The White House touted its stances on net neutrality and cellphone unlocking in its release Monday reviewing the past year’s accomplishments. “The President took action to keep the Internet open and free,” one slide of the review said, referring to the administration’s backing in November of Communications Act Title II reclassification of broadband. Another pointed to President Barack Obama’s push for cellphone unlocking: “The President signed a bill into law that made it legal for people to unlock their cell phones. It was the first time a We the People petition prompted legislation.” Other items on the list included Obama's becoming the first president to write a line of code and participating in a question-and-answer session on the social media website Tumblr.
Corrections: Wilkinson Barker attorney David Solomon was chief of the FCC Enforcement Bureau (see 412230027) ... Consultancy Sovereign Strategy, of which former European Parliament member Arlene McCarthy is now deputy chair (see 1412190002), has joined the European Commission lobbying transparency register, Chief Executive Michael Quigley said. Sovereign is a member of the Association of Professional Political Consultants and the European Public Affairs Consultancies' Association "and as such respects their respective codes of conduct," he said. McCarthy also joined the transparency register in her own right, he said.
The FCC released an update of a document answering dozens of potential questions on the agency’s collection of data on special access service rates. Covered businesses with more than 1,500 employees are required to submit data by Jan. 29, smaller businesses, by Feb. 27. The FCC warned covered providers and purchasers of special access data that there's a potentially heavy price to pay for not making required submissions by the due date. “Failure to comply with these data reporting requirements may subject parties to monetary forfeitures of up to $160,000 for each violation or each day of a continuing violation, up to a maximum of $1,575,000 for any single act or failure to act that is a continuing violation,” the FCC said Tuesday. The agency said it plans to use the information it receives to do a “comprehensive market analysis that will look at the number [of] special access providers, facilities, service offerings, revenues, and expenditures nationwide in all price cap areas.”

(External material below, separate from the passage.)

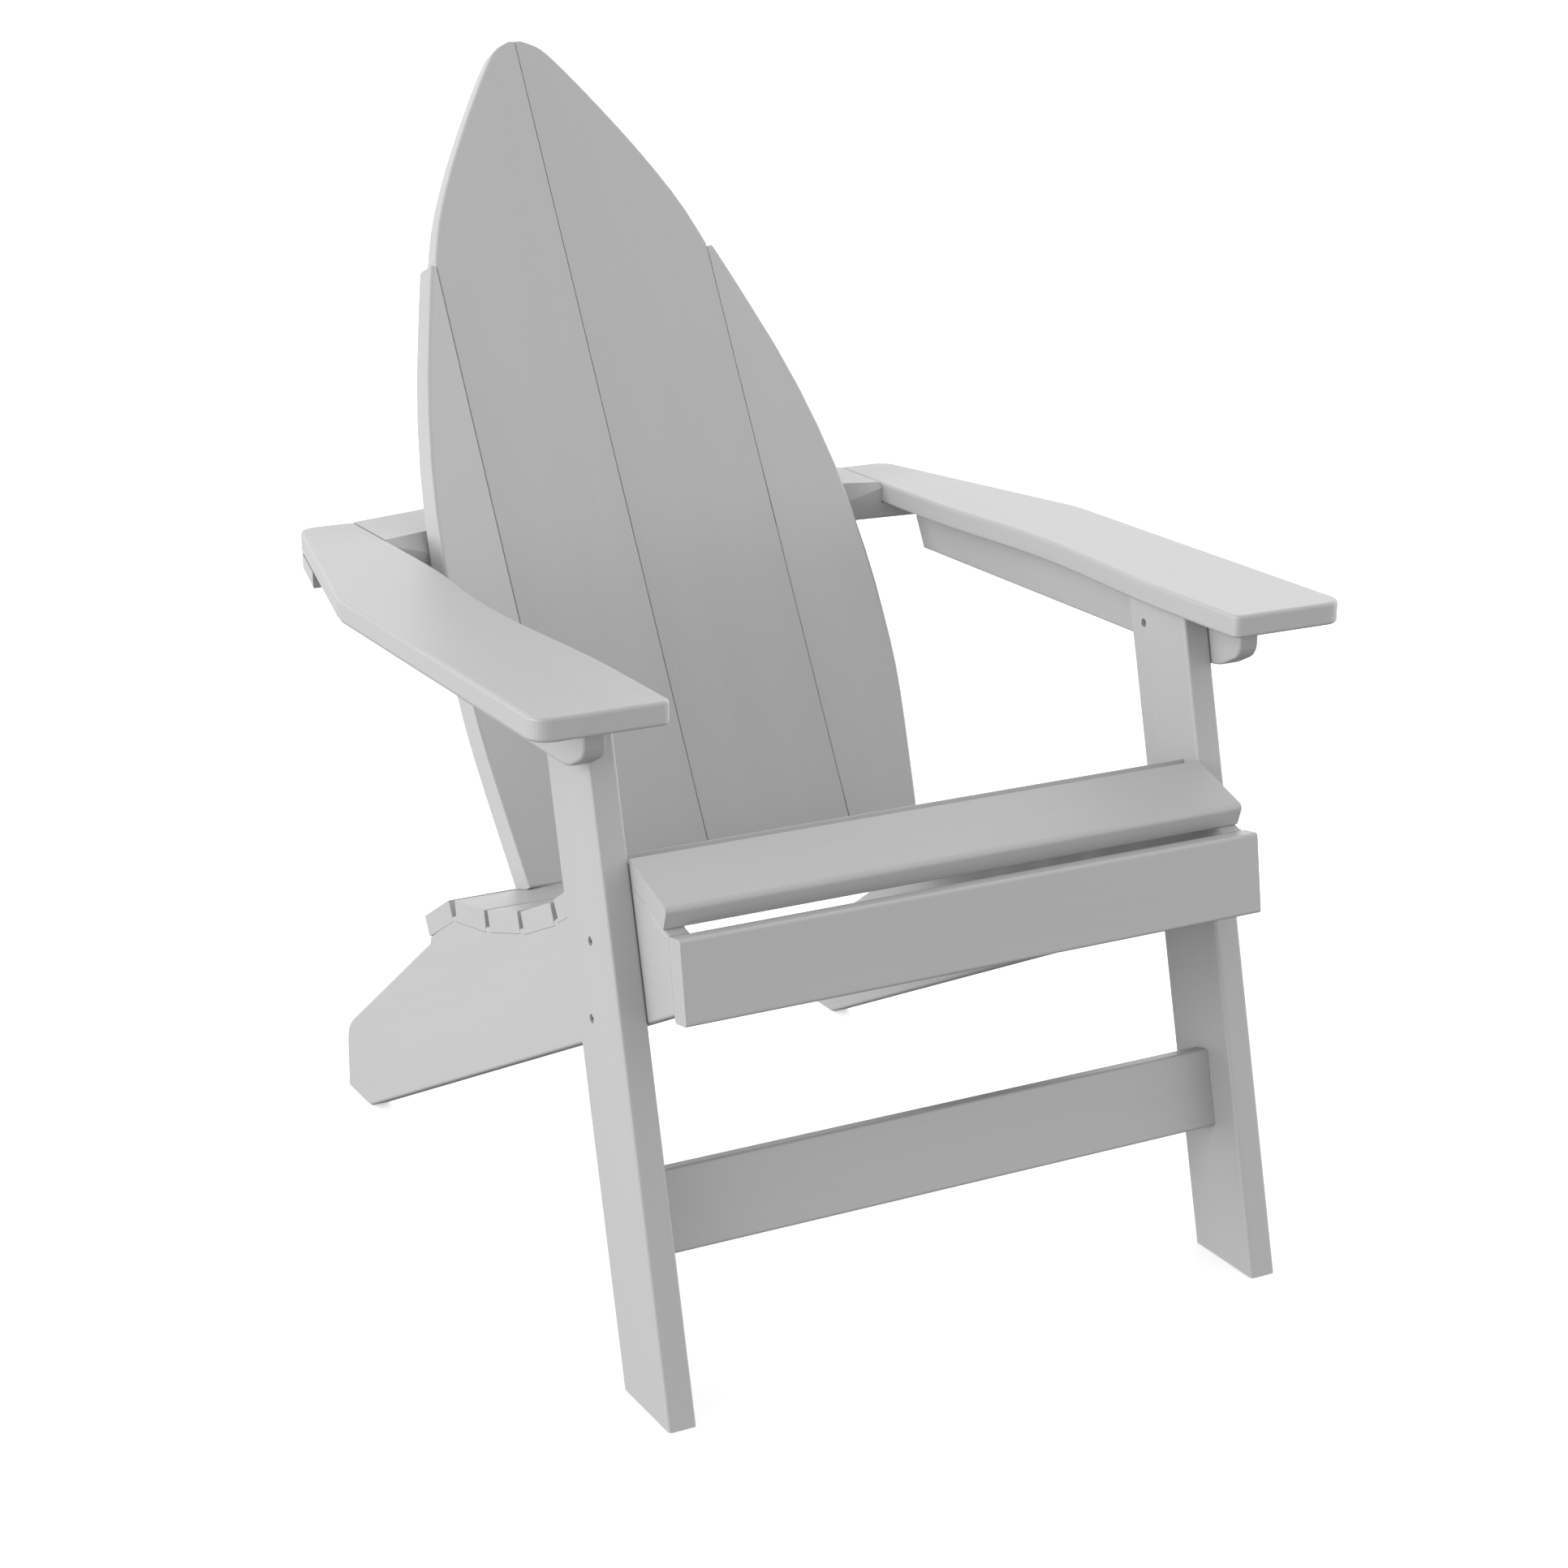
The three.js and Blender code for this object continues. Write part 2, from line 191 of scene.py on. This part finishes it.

Members of the Expanding Opportunities for Broadcasters Coalition shouldn’t be mischaracterized as spectrum “speculators” and the group hasn't highlighted speculator issues in its advocacy on the TV incentive auction, Executive Director Preston Padden said Monday in a blog post. The group doesn't disclose its member roster. Padden said he has had many discussions in which the other party suggests the issues that group raises are “not issues for real broadcasters,” he said. “It is unfair and inaccurate to describe our members as ‘speculators’ simply because they have expressed an interest in participating in the auction under the appropriate terms.” Coalition members include owners of big-four network-affiliated stations, affiliates of smaller networks and independent stations, he said. “Every Station in our Coalition has viable business options other than participating in the auction,” he wrote. “But these broadcasters recognize that, in many instances, the market value of their spectrum as repurposed for wireless use may be greater than the amount they would be willing to accept to relinquish that spectrum. If this makes them ‘speculators,’ then I guess so too are Lin, Meredith, Tribune, CBS and Fox -- all of which publicly have indicated that they are evaluating the potential benefits of auction participation.” The issues the coalition raises, including the importance of a fair and transparent process as well as that of pricing that will get many broadcasters to take part, aren't speculator issues, Padden said. They're “issues that should be important to any broadcaster interested in the auction, and, as a result, to anyone interested in the success of the auction.”
Adaptrum urged NAB to support its waiver application aimed at helping to bring broadband to rural Maine. There are no UHF TV channels on-air in the proposed deployment area of Maine, Adaptrum said in reply comments in docket 14-187. At the proposed 250 feet, “the chance of interfering with nearby TV receivers is practically ZERO,” it said. The filing is a response to NAB’s reply comments arguing that if the FCC grants Adaptrum’s request, Adaptrum should be required to operate with two vacant TV channels on either side of the channel on which these devices operate. “Excessive guardbands merely decrease service opportunities to citizens in an area where there is now little over-the-air TV or broadband,” Adaptrum said.
Some 680,000 comments filed at the FCC on net neutrality “were not transferred successfully” from the agency’s Electronic Comment Filing System (ECFS) to XML files made available by the agency, commission officials said Tuesday in a blog post. Gigi Sohn, special counsel-external affairs, and David Bray, chief information officer, said the agency received almost 4 million comments on net neutrality, and blamed problems on an 18-year-old comment system that “was not built to handle this unprecedented volume of comments nor initially designed to export comments via XML.” The problem was “due to a technical error involving Apache Solr, an open source tool the FCC used to produce the XML files,” they said. “We plan to fix this problem by issuing a new set of XML files after the New Year with the full set of comments received during the reply period." They said all of the comments were available on ECFS for public review.